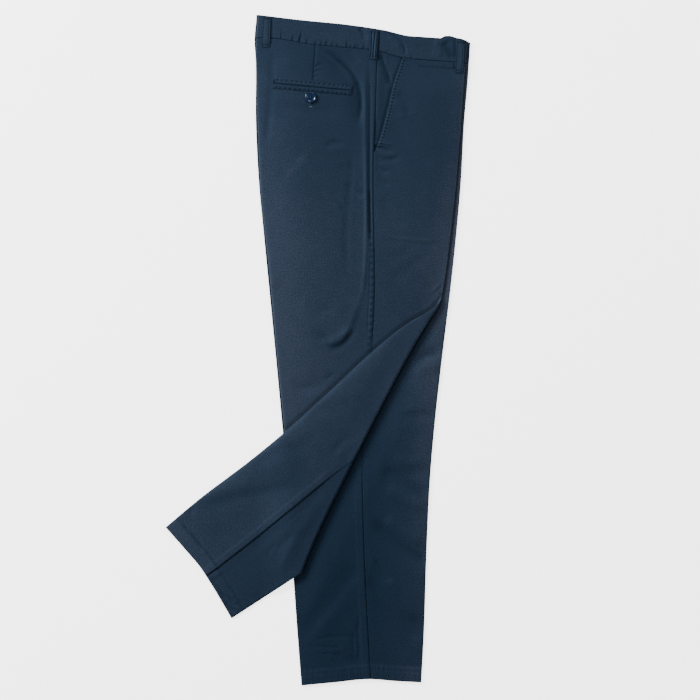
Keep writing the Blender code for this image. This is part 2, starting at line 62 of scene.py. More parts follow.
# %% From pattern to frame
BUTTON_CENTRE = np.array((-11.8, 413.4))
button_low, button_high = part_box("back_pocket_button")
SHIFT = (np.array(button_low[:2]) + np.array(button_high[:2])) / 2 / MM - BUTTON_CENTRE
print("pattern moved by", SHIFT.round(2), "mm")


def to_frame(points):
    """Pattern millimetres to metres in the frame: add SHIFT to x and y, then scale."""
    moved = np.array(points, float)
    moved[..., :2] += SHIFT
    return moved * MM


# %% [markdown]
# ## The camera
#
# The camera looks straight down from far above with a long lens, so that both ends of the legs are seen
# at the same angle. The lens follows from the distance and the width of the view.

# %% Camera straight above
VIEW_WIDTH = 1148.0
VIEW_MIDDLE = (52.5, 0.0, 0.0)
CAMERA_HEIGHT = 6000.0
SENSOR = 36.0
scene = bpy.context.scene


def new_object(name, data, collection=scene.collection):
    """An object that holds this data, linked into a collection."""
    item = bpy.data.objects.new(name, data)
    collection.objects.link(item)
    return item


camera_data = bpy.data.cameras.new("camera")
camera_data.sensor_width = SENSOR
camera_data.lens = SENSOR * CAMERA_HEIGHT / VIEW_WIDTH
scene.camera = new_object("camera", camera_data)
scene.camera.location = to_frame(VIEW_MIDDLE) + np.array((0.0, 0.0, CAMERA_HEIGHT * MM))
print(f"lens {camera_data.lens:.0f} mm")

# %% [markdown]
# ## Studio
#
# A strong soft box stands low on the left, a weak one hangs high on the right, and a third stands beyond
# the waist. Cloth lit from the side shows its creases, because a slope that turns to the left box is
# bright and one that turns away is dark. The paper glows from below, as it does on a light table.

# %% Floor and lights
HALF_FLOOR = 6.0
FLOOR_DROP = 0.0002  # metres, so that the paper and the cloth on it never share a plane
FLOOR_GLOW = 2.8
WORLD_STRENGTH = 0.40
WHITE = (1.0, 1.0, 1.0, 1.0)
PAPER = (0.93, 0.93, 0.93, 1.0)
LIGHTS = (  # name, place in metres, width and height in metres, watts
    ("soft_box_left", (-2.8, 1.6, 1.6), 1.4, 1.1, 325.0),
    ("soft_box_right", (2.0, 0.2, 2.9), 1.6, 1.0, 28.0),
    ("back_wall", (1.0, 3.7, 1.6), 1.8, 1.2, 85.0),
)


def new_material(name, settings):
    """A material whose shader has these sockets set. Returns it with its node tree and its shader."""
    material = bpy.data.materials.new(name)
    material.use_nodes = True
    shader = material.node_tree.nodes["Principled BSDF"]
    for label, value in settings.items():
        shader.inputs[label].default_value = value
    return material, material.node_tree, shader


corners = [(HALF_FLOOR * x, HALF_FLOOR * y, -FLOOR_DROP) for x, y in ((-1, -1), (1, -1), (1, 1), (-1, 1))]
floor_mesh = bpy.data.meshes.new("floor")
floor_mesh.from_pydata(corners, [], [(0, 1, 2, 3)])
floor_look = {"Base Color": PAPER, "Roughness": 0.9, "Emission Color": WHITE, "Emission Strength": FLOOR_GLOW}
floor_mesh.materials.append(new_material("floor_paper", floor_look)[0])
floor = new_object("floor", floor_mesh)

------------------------

What you are asked to do
Return exactly, please, the lines of the material from the first one down to and including the line where "# at the same" appears.

Task result
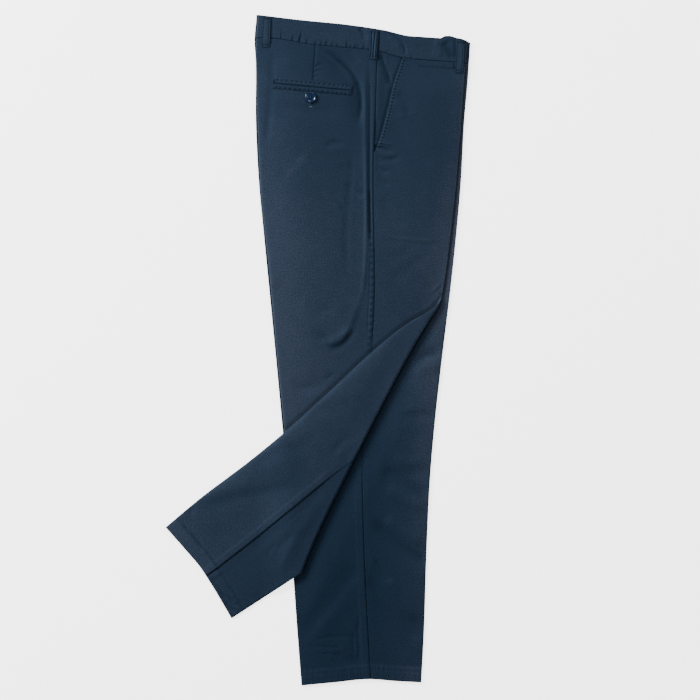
Keep writing the Blender code for this image. This is part 2, starting at line 62 of scene.py. More parts follow.
# %% From pattern to frame
BUTTON_CENTRE = np.array((-11.8, 413.4))
button_low, button_high = part_box("back_pocket_button")
SHIFT = (np.array(button_low[:2]) + np.array(button_high[:2])) / 2 / MM - BUTTON_CENTRE
print("pattern moved by", SHIFT.round(2), "mm")


def to_frame(points):
    """Pattern millimetres to metres in the frame: add SHIFT to x and y, then scale."""
    moved = np.array(points, float)
    moved[..., :2] += SHIFT
    return moved * MM


# %% [markdown]
# ## The camera
#
# The camera looks straight down from far above with a long lens, so that both ends of the legs are seen
# at the same angle. The lens follows from the distance and the width of the view.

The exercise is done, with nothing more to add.